Emma D Dryden said...

I couldn't agree more! And as a matter of fact I've just written a long speech on this very subject that I will be delivering to several SCBWI gatherings. It's important to remember in this digital landscape to try to stop being mesmerized by the new shiny things all over the place and trust your instincts and trust what you've always trusted when it comes to the "vetters" in our business. Thanks, Lee!

writerjenn said...

There will be gatekeepers. I'm not exactly sure who they will be, but here's why.

It's possible that everyone in the world could someday upload a book onto a site like Amazon. But how would a reader find any title? No reader is going to troll through millions of entries, or even thousands of search results. The books that are featured on the home page and that come up high in the searches will get more eyeballs and more attention. Some kind of gatekeeping process will determine which books get featured that way.

And even right now, anyone with a computer and internet connection can put up a website and sell anything--including a self-pubbed book. But you don't hear of thousands of people making it big as authors this way. Large quantities of readers won't find author sites unless those sites are gatekeeper sites, or are linked from gatekeeper sites.

The internet has millions of websites. But most internet traffic congregates around sites like eBay, Amazon, Google, etc.--gatekeeper sites. The few sites that get most of the attention.
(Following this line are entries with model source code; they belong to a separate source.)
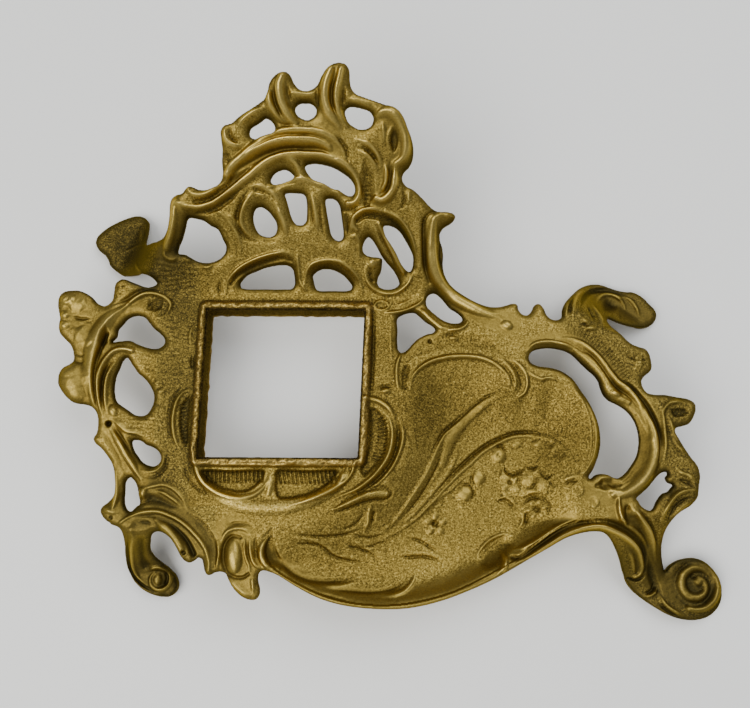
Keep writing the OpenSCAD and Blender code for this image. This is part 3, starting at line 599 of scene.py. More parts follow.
# second flower, comma and the little scrolls at the right
for turn in range(6):
    angle = math.radians(10 + 60 * turn)
    petal = (42.6 + 2.2 * math.cos(angle), -42.4 + 2.2 * math.sin(angle))
    boss(petal, (1.2, 0.9), 0.7, math.degrees(angle))
pit((42.9, -42.5), 0.8, 0.4)
bead([(37.6, -42.8), (38.7, -44.2), (38.7, -46.2), (37.4, -48.2)], 1.3, 0.8, (0.5, 0.3))
groove([(39.7, -43.2), (40, -45), (39.5, -47.4)], 0.8, 0.45)
bead([(50.2, -34), (52, -33.1), (54.6, -32.6), (56.8, -31.2)], 0.9, 0.6)
volute((54.6, -36.8), 90, 1.2, 1.9, 0.9, 0.8, 0.6)
volute((58.9, -40.2), 200, 0.8, 1.6, 1.2, 0.8, 0.5)
groove([(50.6, -35), (52.6, -34.2), (54.8, -34)], 0.7, 0.5)
groove([(44.6, -32), (46.6, -34.4), (49, -36)], 0.6, 0.35)

# blades along the front of the floor
fold([(-30.8, -50.2), (-28, -50.9), (-25, -51.1), (-22, -52), (-19.5, -53.6), (-17, -55.6),
      (-14, -56.7), (-10, -57.3)], 1.9, 0.55, -1, (0.3, 0.3))
groove([(-30.6, -51.4), (-28, -52.6), (-25, -52.6), (-22, -53.1), (-19.8, -54.4), (-17.5, -56.3),
        (-14, -57.4), (-10, -58), (-7, -58)], 0.7, 0.55)
groove([(-14.5, -52), (-12, -53.6), (-9, -54.5), (-6.8, -55.4), (-5, -57), (-3.9, -58.6)],
       0.7, 0.55)
bead([(-13, -51.4), (-10, -52.6), (-7.5, -54), (-6, -55.8), (-5.6, -57.6)], 1.2, 0.5)
groove([(-10, -53.4), (-7, -53.6), (-4, -52.6), (0, -51.6)], 0.5, 0.35)
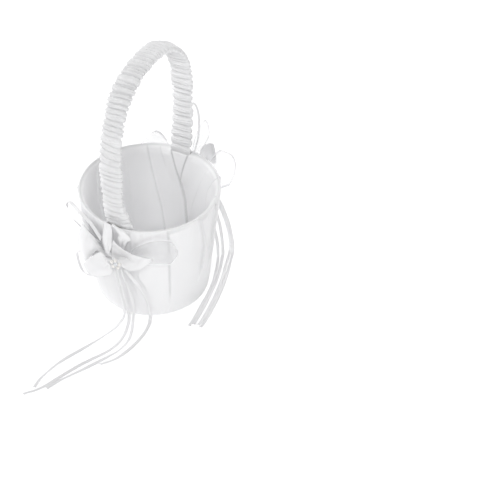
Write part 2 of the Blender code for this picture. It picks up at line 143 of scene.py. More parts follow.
def gridPiece(name, points, size, wrap=False, capEnds=False, paintedShadeAndDensity=None):
    # points[v][u] joined by quads; size is the cloth's (along u, along v) in metres, for its UV map
    points = np.asarray(points, float)
    rows, columns = points.shape[:2]
    spans = columns if wrap else columns - 1
    v, u = np.meshgrid(np.arange(rows - 1), np.arange(spans), indexing="ij")
    v, u = v.ravel(), u.ravel()
    nextU = (u + 1) % columns
    here, above = v * columns, (v + 1) * columns
    faceList = np.stack([here + u, here + nextU, above + nextU, above + u], axis=1).tolist()
    if capEnds:
        faceList.append(list(range(columns))[::-1])
        faceList.append([(rows - 1) * columns + k for k in range(columns)])
    mesh = bpy.data.meshes.new(name)
    mesh.from_pydata(points.reshape(-1, 3).tolist(), [], faceList)
    layer = mesh.uv_layers.new(name="cloth")
    corners = np.stack([u, u + 1, u + 1, u], axis=1) / spans * size[0] / mm
    cornersV = np.stack([v, v, v + 1, v + 1], axis=1) / (rows - 1) * size[1] / mm
    flat = np.zeros((len(mesh.loops), 2))
    flat[: corners.size, 0] = corners.ravel()
    flat[: corners.size, 1] = cornersV.ravel()
    layer.data.foreach_set("uv", flat.ravel())
    # each point's painted shade, which on organza is its density instead
    if paintedShadeAndDensity is not None:
        depth = mesh.attributes.new("paintedShadeAndDensity", "FLOAT", "POINT")
        depth.data.foreach_set("value", np.clip(paintedShadeAndDensity, 0, 1).astype(np.float32).ravel())
    mesh.shade_smooth()
    mesh.validate()
    return addObject(name, mesh)


def thicken(piece, thickness, offset=-1.0):
    modifier = piece.modifiers.new("thickness", "SOLIDIFY")
    modifier.thickness = thickness
    modifier.offset = offset
    modifier.use_even_offset = False


def dress(piece, material, slot, *standsFor):
    piece.data.materials.clear()
    piece.data.materials.append(material)
    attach(piece, "root")
    if standsFor:
        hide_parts(*standsFor)
    return piece


class Wire:
    # a shader socket that takes Python's operators
    def __init__(self, sheet, socket):
        self.sheet, self.socket = sheet, socket

    def calc(self, operation, *values):
        return self.sheet.node("ShaderNodeMath", {"operation": operation}, dict(enumerate(values)))

    def __add__(self, other):
        return self.calc("ADD", self, other)

    def __radd__(self, other):
        return self.calc("ADD", other, self)

    def __sub__(self, other):
        return self.calc("SUBTRACT", self, other)

    def __rsub__(self, other):
        return self.calc("SUBTRACT", other, self)

    def __mul__(self, other):
        return self.calc("MULTIPLY", self, other)

    def __rmul__(self, other):
        return self.calc("MULTIPLY", other, self)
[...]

Even if online bookstores end up carrying millions and millions of titles, somebody somewhere will become a trusted gatekeeper that people go to for recommendations about which of those millions of titles to try.

MDS said...

I'm with Ms Miller thinking that the "Revolution" will cause more harm than good. The only self-published fiction work that has become a commercial success is Christopher Paolini's Eargon series, and I think that's indicative of what's out there in slush piles.